»»

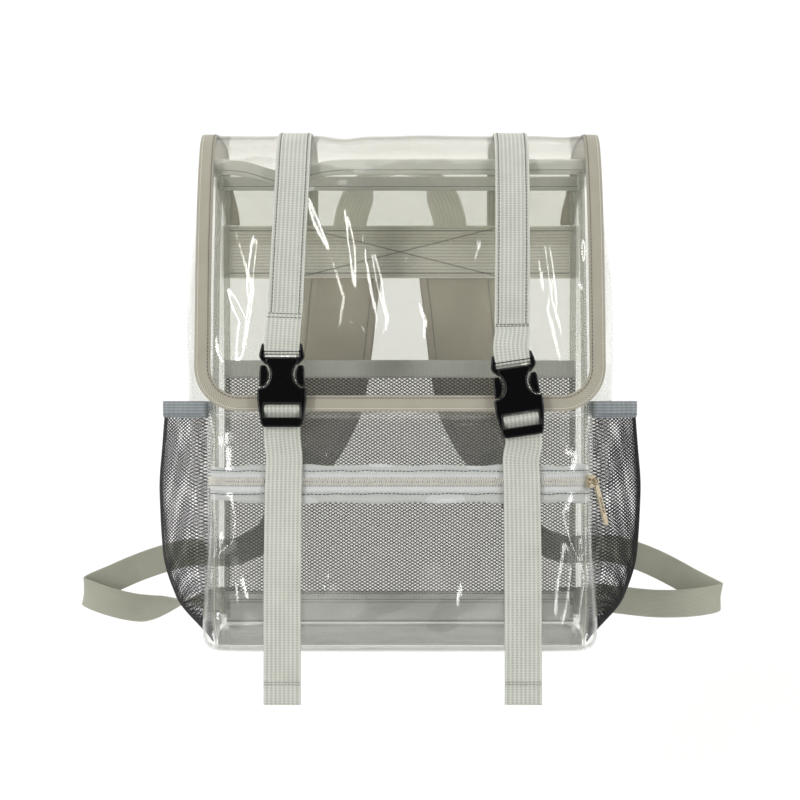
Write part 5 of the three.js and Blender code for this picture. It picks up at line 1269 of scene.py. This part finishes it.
# %% Padded shoulder straps
pad_rows = [
    (49.9, 65, 357, 68.6, 2.9), (50.6, 65, 344, 69.2, 3.1), (51.4, 65, 328.8, 69.9, 3.3),
    (52.7, 65.6, 313.6, 70, 4), (55.1, 70.9, 296.2, 70, 6.4), (57.4, 77.3, 276.7, 70, 6.8),
    (59.7, 83.8, 257.2, 70, 7), (62.3, 87.7, 237.6, 69.9, 7), (65.2, 90.3, 218.1, 69.3, 7),
    (69.1, 90.8, 198.6, 67.8, 7), (74.3, 89.5, 181.2, 62.9, 6.8), (79.6, 87.9, 166, 57, 6.5),
    (85.3, 86.1, 153, 49.2, 5.5), (89.4, 84.9, 144.3, 40.4, 4.3), (91.5, 84.2, 140, 35, 3.5)]


def pad_grid(side):
    line = resampled([(side * x, y, z, width, thick, 0) for x, y, z, width, thick in pad_rows], 3.0)
    at, width, thick = line[:, :3], line[:, 3], line[:, 4]
    run = unit(np.gradient(at, axis=0))
    across = unit(np.array([1.0, 0, 0]) - run * run[:, :1])
    out = np.cross(across, run)
    out *= np.sign(out[:, 1:2])
    return at, across, out, width, thick


def shoulder_pad(side, label):
    at, across, out, width, thick = pad_grid(side)
    u = spaced(25, -1, 1)
    down = spaced(len(at))
    ends = 0.25 + 0.75 * ease(0, 0.05, down) * (1 - ease(0.9, 1, down))
    swell = np.sqrt(np.maximum(1 - np.abs(u) ** 4, 0)) - 0.25 * np.exp(-((np.abs(u) - 0.84) / 0.05) ** 2)
    top = 0.9 + (thick[:, None] - 1) * swell[None, :] * ends[:, None]
    grid = at[:, None] + across[:, None] * (u[None, :] * (width / 2 - 0.6)[:, None])[..., None]
    upper = grid + out[:, None] * top[..., None]
    lower = grid + out[:, None] * (0.35 * swell[None, :, None] - 0.1)
    made = shell(f"{label}_pad_cloth", upper, lower, pad_face, "pad_cloth",
                 replaces=[f"{label}_shoulder_pad"])
    for edge in (-1, 1):
        line = at + across * (edge * (width / 2 - 3.2))[:, None] + out * 0.9
        ribbon(f"{label}_pad_edge_{'inner' if edge * side < 0 else 'outer'}",
               np.concatenate([line, across], axis=1).tolist(), 6.0, 1.6, pad_trim, "pad_cloth", spacing=4)
    return made


left_pad, right_pad = shoulder_pad(-1, "left"), shoulder_pad(1, "right")
print("pads:", len(left_pad.data.polygons), len(right_pad.data.polygons), "faces")

# %% [markdown]
# ## Seams
# Every edge is sewn with a lock stitch about 3 mm long. A seam is a line of points a hair above the
# cloth, and the stitch tree lays its threads along it. Sewing thread is 0.3 mm thick; it is drawn
# 0.5 to 0.8 mm thick, because a finer one wouldn't show in the render.

# %% Seams of the tapes, straps and zip
def on_ribbon(stations, offset, lift, start=0.0, stop=1.0):
    """A line along a strap, offset from its middle, from one share of its length to another."""
    at, across, face = strap_frames(stations, 2.0)
    picked = slice(int(start * len(at)), int(stop * len(at)))
    return (at + across * offset + face * lift)[picked]


def cross_line(stations, share, half, lift):
    at, across, face = strap_frames(stations, 2.0)
    i = int(share * (len(at) - 1))
    return np.array([at[i] + across[i] * t + face[i] * lift for t in spaced(9, -half, half)])


def band_face(x, z):
    return (x, BAND_PLACE - 0.95, z)


seam_edge = flap_edge()
sewn("flap_tape_seam", [[place(10.2, 1.5) for place in flap_places(seam_edge)]], thread_dark,
     pitch=3.2, long=2.1, radius=0.36)
sewn("flap_tape_edge_seam", [[place(1.6, 1.38) for place in flap_places(seam_edge)]], thread_pale,
     long=2.3, radius=0.2)
sewn("mouth_tape_seam", [[place(8.4, 1.42) for place in mouth_places()],
                         [place(8.4, -1.42) for place in mouth_places()]], thread_dark)
band_rails = [[band_face(x, BAND_HEIGHT + rise) for x in spaced(80, -158, 158)] for rise in (-19.5, 19.5)]
box = (((-88, 317), (88, 361)), ((-88, 361), (88, 317)), ((-88, 317), (-88, 361)), ((88, 317), (88, 361)))
band_cross = [[band_face(*(np.array(a) * (1 - t) + np.array(b) * t)) for t in spaced(30)] for a, b in box]
sewn("wide_band_seams", band_rails + band_cross, thread_dark, radius=0.42)
for label, (upper, lower) in front_straps.items():
    sewn(f"{label}_upper_strap_seams",
         [on_ribbon(upper, side * 11.2, 0.82, 0.3, 0.86) for side in (-1, 1)]
         + [cross_line(upper, share, 12.5, 0.85) for share in (0.865, 0.872)], thread_dark,
         pitch=3.1, long=2.1, radius=0.42)
    for end, lift in (("seam", -0.85), ("front", 0.85)):
        sewn(f"{label}_tail_hem_{end}", [cross_line(lower, share, 13.5, lift) for share in (0.962, 0.966)],
             thread_grey)
zip_u = spaced(260, -0.96, 0.96)


def zip_seam(z, wander, seed):
    level = z + wobble(len(zip_u), wander, seed)
    return pocket_face(zip_u, level) + np.array([0, -0.35, 0])


for name, rise, wander, seed, thread in (("zip_upper_seams", 8.6, 0.5, 3, thread_teal),
                                         ("zip_lower_seams", -9.6, 0.6, 5, thread_dark)):
    sewn(name, [zip_seam(ZIP + rise, wander, seed)], thread, pitch=3.3, long=2.2, radius=0.42)
# Grey stitches along the coils' outer edges: partly the coil's sewing thread, partly painted shade for the dark
# gaps between its turns.
coil_thread_and_gap_shade = [pocket_face(zip_u, np.full(len(zip_u), ZIP + rise)) + np.array([0, -1.25, 0])
             for rise in (-3.2, 3.2)]
sewn("zip_coil_seams_and_gap_shade", coil_thread_and_gap_shade, thread_grey, pitch=2.4, long=1.0, radius=0.4)
pocket_seam_u = spaced(200, -0.94, 0.94)
pocket_top = pocket_face(pocket_seam_u, np.full(200, 190.4)) + np.array([0, -0.35, 0])
sewn("pocket_top_seam", [pocket_top], thread_grey,
     long=1.8, radius=0.3)
for side, label in SIDES:
    at, across, out, width, thick = pad_grid(side)
    sewn(f"{label}_pad_seams", [at + across * (edge * (width / 2 - 7.5))[:, None] - out * 0.75 for edge in (-1, 1)],
         thread_dark)
    edge_v = spaced(120, 0.02, 0.98)
    low_hem = side_net_face(side, edge_v, np.full(120, 191.5)) + np.array([side * 1.4, 0, 0])
    sewn(f"{label}_side_hem_seam", [low_hem], thread_teal, radius=0.28)
print("seams made:", len([o for o in bpy.data.objects if "seam" in o.name]))

# %% Welded corner seams and foot strip
corner_z = spaced(60, 6, 396)


def corner_line(side, inset):
    body = at_height(corner_z)
    x = side * (body["front"] - inset)
    return np.stack([x, front_face(x, corner_z) - 0.9, corner_z], -1)


for side, label in SIDES:
    ribbon(f"{label}_front_corner_strip", corner_line(side, 3.0).tolist(), 5.0, 0.5, film_seam, "clear_pvc",
           spacing=5)
    sewn(f"{label}_front_corner_seam", [corner_line(side, 1.6) + np.array([0, -0.4, 0])], thread_pale,
         long=2.1, radius=0.3)
    rear = np.stack([np.full(60, side * 157.5), at_height(corner_z)["y_back"] - 1.4, corner_z], -1)
    ribbon(f"{label}_rear_corner_strip", rear.tolist(), 6.0, 0.5, film_seam, "clear_pvc", spacing=5)
foot_rows, foot_u = np.meshgrid(spaced(8, 1.5, 30), spaced(60, -1, 1), indexing="ij")
foot = np.stack([foot_u * 158, at_height(foot_rows)["y_back"] - 1.3 + 0.25 * np.sin(9 * foot_u + foot_rows / 4),
                 foot_rows], -1)
shell("foot_strip", foot, foot + np.array([0, 0.6, 0]), foot_cloth, "binding_tape")
sewn("foot_strip_seams", [[(x, at_height(z)["y_back"] - 2.0, z) for x in spaced(90, -156, 156)]
                          for z in (3.5, 20.0, 22.5, 28.0)], thread_dark)
print("corner strips and foot strip made")

# %% [markdown]
# ## Buckles
# Each side-release buckle is two mouldings. The plug has two ears, the bar that the webbing turns
# round, and two sprung arms that show at the sides; the socket has curved side openings, a wide body
# and a ladder slot. Their outlines, in millimetres from the buckle's middle, are filled and bevelled.

# %% Moulded buckles
def both_sides(half):
    return half + [(-x, z) for x, z in reversed(half)]


plug_outline = both_sides([(0.0, 28.6), (14.2, 28.6), (14.7, 33.2), (15.4, 34.0), (16.4, 32.4), (17.6, 28.0),
                           (18.3, 24.4), (18.1, 22.4), (16.9, 20.2), (14.4, 17.9), (13.2, 16.6), (0.0, 16.6)][1:-1])
plug_slot = both_sides([(13.6, 26.3), (13.9, 25.9), (13.9, 23.1), (13.5, 22.7)])
arm_outline = [(13.2, 15.9), (16.4, 16.2), (17.6, 15.2), (18.1, 12.0), (18.3, 4.0), (18.5, -1.0), (14.6, -1.0),
               (12.6, 1.6), (11.0, 5.0), (10.5, 8.7), (11.2, 12.4)]
socket_side = [(11.6, 22.2), (13.6, 20.8), (13.3, 18.4), (11.4, 16.2), (9.6, 12.8), (9.0, 8.7), (9.7, 4.6),
               (11.6, 0.8), (14.6, -1.9), (19.0, -2.3), (19.7, -4.0), (19.7, -13.0), (18.9, -19.0), (17.8, -26.0),
               (16.9, -31.0), (15.4, -33.4), (13.6, -34.0)]
socket_outline = both_sides(socket_side)
ladder_slot = both_sides([(14.2, -15.0), (14.8, -15.6), (14.8, -25.6), (14.4, -26.0)])


def moulded(name, loops, thick, bevel, row, forward=0.0, **more):
    """One flat moulding: outlines and holes filled, thickened and bevelled, hung at its strap."""
    curve = bpy.data.curves.new(name, "CURVE")
    curve.dimensions = "2D"
    curve.fill_mode = "BOTH"
    curve.extrude = thick / 2 - bevel
    curve.bevel_depth = bevel
    curve.bevel_resolution = 3
    curve.offset = -bevel
    for loop in loops:
        line = curve.splines.new("POLY")
        line.points.add(len(loop) - 1)
        line.points.foreach_set("co", [c for x, z in loop for c in (x, z, 0, 1)])
        line.use_cyclic_u = True
    drawn = bpy.data.objects.new(name + "_outline", curve)
    flat = bpy.data.meshes.new_from_object(drawn)
    points = np.empty(len(flat.vertices) * 3)
    flat.vertices.foreach_get("co", points)
    points = points.reshape(-1, 3)
    lean, centre_x, up = row
    turn = math.radians(lean)
    x, z = points[:, 0], points[:, 1]
    hung = np.stack([centre_x + x * math.cos(turn) - z * math.sin(turn), BUCKLE_Y - forward - points[:, 2],
                     up + x * math.sin(turn) + z * math.cos(turn)], -1)
    faces = [tuple(f.vertices) for f in flat.polygons]
    made = piece(name, hung, faces, acetal, "black_plastic", **more)
    bpy.data.objects.remove(drawn)
    made.data.set_sharp_from_angle(angle=math.radians(38))
    return made


BUCKLE_Y = -90.8
buckle_rows = {"left": (0.0, -95.475, 216.0), "right": (8.5, 95.0, 208.44)}
for label, row in buckle_rows.items():
    moulded(f"{label}_buckle_ears", [plug_outline, plug_slot], 6.6, 1.1, row, replaces=[f"{label}_buckle_plug"])
    for side in (-1, 1):
        arm = [(side * x, z) for x, z in arm_outline]
        moulded(f"{label}_buckle_arm_{'left' if side < 0 else 'right'}", [arm], 6.0, 1.0, row, forward=-0.3)
    moulded(f"{label}_buckle_body", [socket_outline, ladder_slot], 8.3, 1.2, row,
            replaces=[f"{label}_buckle_socket"])

# %% Hard pieces carried over
def finish_node(name, finish):
    slots = bpy.data.objects[name].material_slots
    for held in slots:
        held.material = finish


for name in ("left_adjuster", "right_adjuster"):
    finish_node(name, acetal)
finish_node("zip_slider", plated)
finish_node("zip_pull", plated)
print("buckles, ladder locks, slider and pull have their finish")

««

Starting with the first line of the data above, copy each line exactly until you reach the line with "return at, across, out, width, thick"; include that line as well.

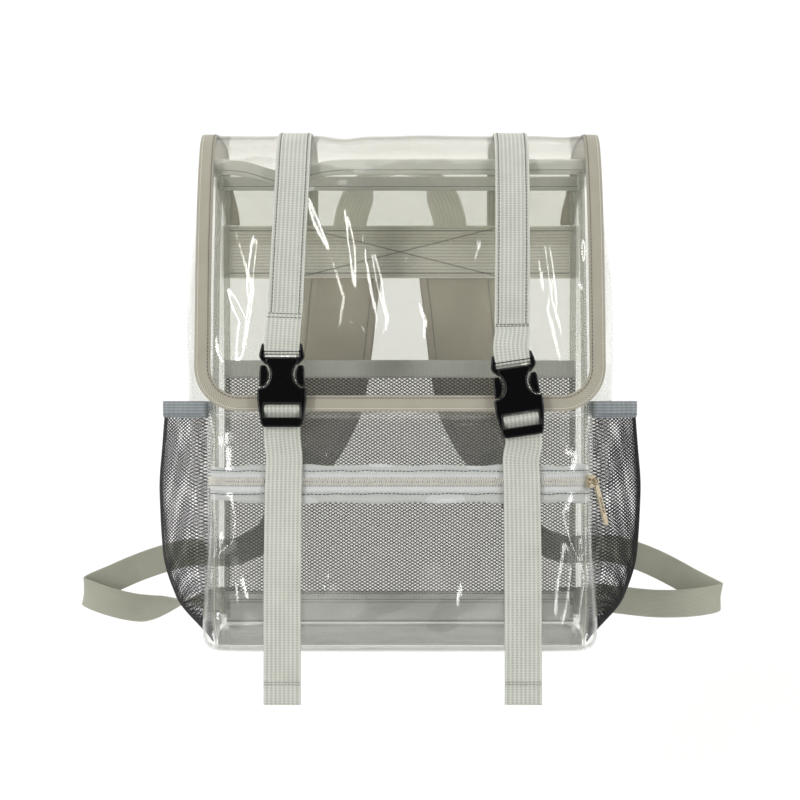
Write part 5 of the three.js and Blender code for this picture. It picks up at line 1269 of scene.py. This part finishes it.
# %% Padded shoulder straps
pad_rows = [
    (49.9, 65, 357, 68.6, 2.9), (50.6, 65, 344, 69.2, 3.1), (51.4, 65, 328.8, 69.9, 3.3),
    (52.7, 65.6, 313.6, 70, 4), (55.1, 70.9, 296.2, 70, 6.4), (57.4, 77.3, 276.7, 70, 6.8),
    (59.7, 83.8, 257.2, 70, 7), (62.3, 87.7, 237.6, 69.9, 7), (65.2, 90.3, 218.1, 69.3, 7),
    (69.1, 90.8, 198.6, 67.8, 7), (74.3, 89.5, 181.2, 62.9, 6.8), (79.6, 87.9, 166, 57, 6.5),
    (85.3, 86.1, 153, 49.2, 5.5), (89.4, 84.9, 144.3, 40.4, 4.3), (91.5, 84.2, 140, 35, 3.5)]


def pad_grid(side):
    line = resampled([(side * x, y, z, width, thick, 0) for x, y, z, width, thick in pad_rows], 3.0)
    at, width, thick = line[:, :3], line[:, 3], line[:, 4]
    run = unit(np.gradient(at, axis=0))
    across = unit(np.array([1.0, 0, 0]) - run * run[:, :1])
    out = np.cross(across, run)
    out *= np.sign(out[:, 1:2])
    return at, across, out, width, thick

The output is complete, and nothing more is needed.